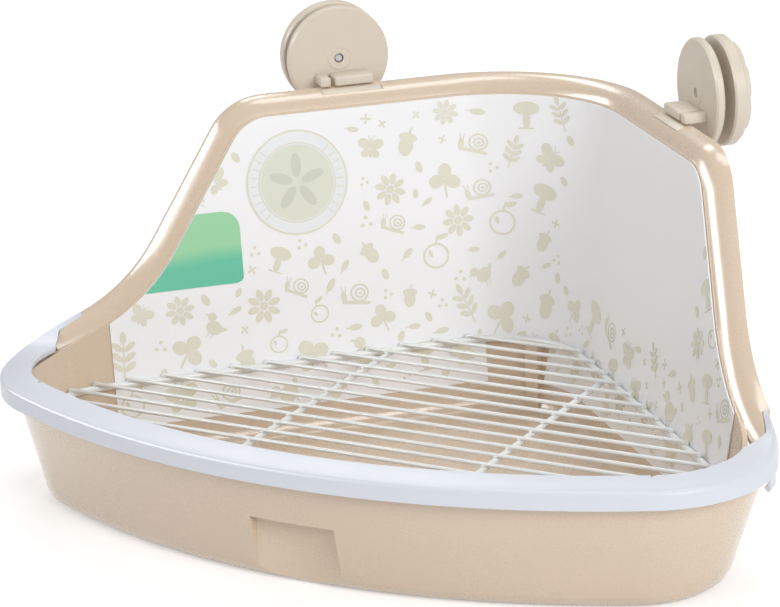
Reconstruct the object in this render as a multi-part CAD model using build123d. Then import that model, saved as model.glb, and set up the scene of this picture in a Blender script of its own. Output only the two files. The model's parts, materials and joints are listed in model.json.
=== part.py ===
from build123d import *
from math import asin, atan2, cos, pi, radians, sin, sqrt, tan
import os

# Corner litter tray that hangs on the bars of a small-animal cage.
# Millimetres, +Z up, standing on Z = 0. The curved front faces -Y, the square
# back corner points to +Y, and the tray is the same on both sides of X = 0.

# Tray in plan: depth over the white rim and the back corner, and its curves
overall_depth = 263.0
front_bow = 321.5           # radius of the rim's outer face along the front
end_bow = 52.0              # radius of the same face at both front ends
flange_corner_radius = 70.0

# Tray walls
wall = 2.0
floor_thickness = 2.2
wall_draft = 9.0            # lean of the two back walls, degrees
front_draft = 13.0          # lean of the curved front wall, degrees
back_height = 144.3         # inside edge of the flange on the back walls
front_height = 52.8         # top edge of the front wall
foot_radius = 6.0
floor_radius = 5.0
foot_bands = 3              # flats that make up each round foot

# The back walls step down to the front along two arcs and a straight slope
shoulder_radius = 20.7
slope_angle = 56.0
step_radius = 86.4          # hollow arc at the foot of the slope
step_past_tip = 29.15       # where the step would be level, past the rim's tips

# Rolled flange along the top of the back walls
flange_reach = 9.0
flange_rise = 6.5
flange_lip = 3.4
flange_skin = 1.8
flange_root = 1.5           # start of its section below the wall's top edge
crown_along = 0.32          # highest bend of its section, as shares of reach and rise
crown_up = 0.62
crown_facing = 51.5         # degrees below level that the skin's thickness points there
flange_tuck = 13.0          # how far the flange runs on under the rim's ends

# Bead round the front edge of the tray, which the rim's ridge clicks over
bead_reach = 1.3
bead_face = 1.2
bead_height = 3.8           # with its ramp

# Finger scoop under the middle of the front
scoop_width = 38.0
scoop_height = 28.5
scoop_depth = 9.0
scoop_bow = 53.0            # radius of its upright back

# White rim
rim_gap = 4.3               # rim's outer face to the front wall's outer face
rim_width = 13.6
rim_rise = 2.4              # inner edge of the deck above its outer edge
rim_skirt = 7.3
rim_skin = 1.9
rim_lip = 1.4               # turned-down inner edge of the deck
lip_drop = 0.6
lip_bevel = 0.8
crease_bulge = 0.7          # roundness of the crease between skirt and deck
deck_bulge = 0.27           # the deck is a little domed along the front,
deck_hollow = 0.6           # and hollow at the tips
haunch = 1.1                # thickening under the crest and inside the skirt
heel = 0.7
rim_soft = 0.2              # crest above the crease along the front
rim_seat = 0.3              # clearance over the tray's front edge and flange
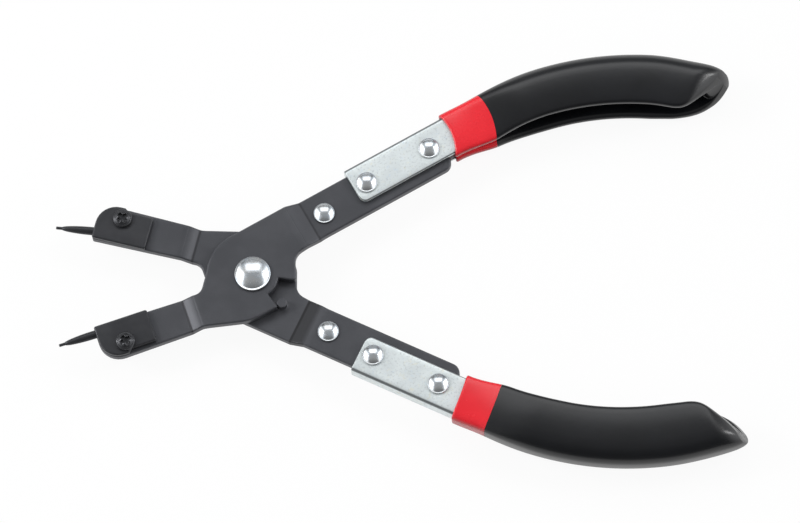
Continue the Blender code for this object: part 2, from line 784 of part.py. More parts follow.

▶ **Requirement**:
Every record shown above should be written out again exactly.

▶ **Written reply**:
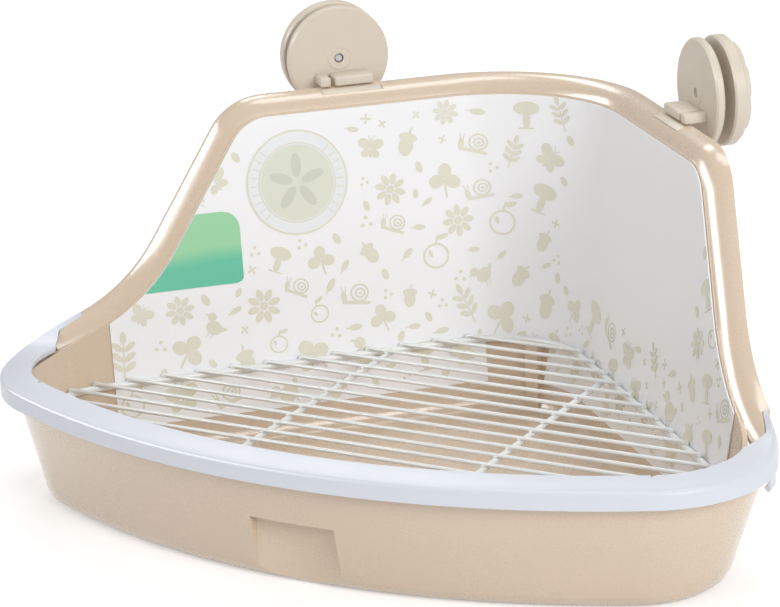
Reconstruct the object in this render as a multi-part CAD model using build123d. Then import that model, saved as model.glb, and set up the scene of this picture in a Blender script of its own. Output only the two files. The model's parts, materials and joints are listed in model.json.
=== part.py ===
from build123d import *
from math import asin, atan2, cos, pi, radians, sin, sqrt, tan
import os

# Corner litter tray that hangs on the bars of a small-animal cage.
# Millimetres, +Z up, standing on Z = 0. The curved front faces -Y, the square
# back corner points to +Y, and the tray is the same on both sides of X = 0.

# Tray in plan: depth over the white rim and the back corner, and its curves
overall_depth = 263.0
front_bow = 321.5           # radius of the rim's outer face along the front
end_bow = 52.0              # radius of the same face at both front ends
flange_corner_radius = 70.0

# Tray walls
wall = 2.0
floor_thickness = 2.2
wall_draft = 9.0            # lean of the two back walls, degrees
front_draft = 13.0          # lean of the curved front wall, degrees
back_height = 144.3         # inside edge of the flange on the back walls
front_height = 52.8         # top edge of the front wall
foot_radius = 6.0
floor_radius = 5.0
foot_bands = 3              # flats that make up each round foot

# The back walls step down to the front along two arcs and a straight slope
shoulder_radius = 20.7
slope_angle = 56.0
step_radius = 86.4          # hollow arc at the foot of the slope
step_past_tip = 29.15       # where the step would be level, past the rim's tips

# Rolled flange along the top of the back walls
flange_reach = 9.0
flange_rise = 6.5
flange_lip = 3.4
flange_skin = 1.8
flange_root = 1.5           # start of its section below the wall's top edge
crown_along = 0.32          # highest bend of its section, as shares of reach and rise
crown_up = 0.62
crown_facing = 51.5         # degrees below level that the skin's thickness points there
flange_tuck = 13.0          # how far the flange runs on under the rim's ends

# Bead round the front edge of the tray, which the rim's ridge clicks over
bead_reach = 1.3
bead_face = 1.2
bead_height = 3.8           # with its ramp

# Finger scoop under the middle of the front
scoop_width = 38.0
scoop_height = 28.5
scoop_depth = 9.0
scoop_bow = 53.0            # radius of its upright back

# White rim
rim_gap = 4.3               # rim's outer face to the front wall's outer face
rim_width = 13.6
rim_rise = 2.4              # inner edge of the deck above its outer edge
rim_skirt = 7.3
rim_skin = 1.9
rim_lip = 1.4               # turned-down inner edge of the deck
lip_drop = 0.6
lip_bevel = 0.8
crease_bulge = 0.7          # roundness of the crease between skirt and deck
deck_bulge = 0.27           # the deck is a little domed along the front,
deck_hollow = 0.6           # and hollow at the tips
haunch = 1.1                # thickening under the crest and inside the skirt
heel = 0.7
rim_soft = 0.2              # crest above the crease along the front
rim_seat = 0.3              # clearance over the tray's front edge and flange
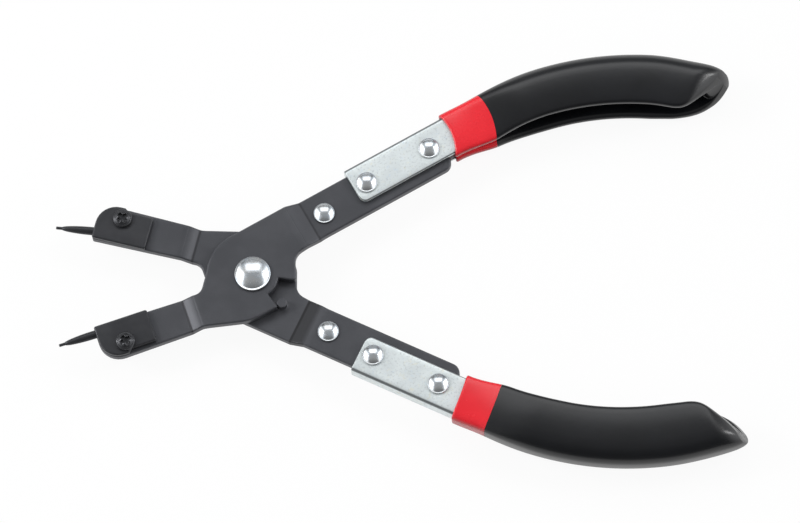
Continue the Blender code for this object: part 2, from line 784 of part.py. More parts follow.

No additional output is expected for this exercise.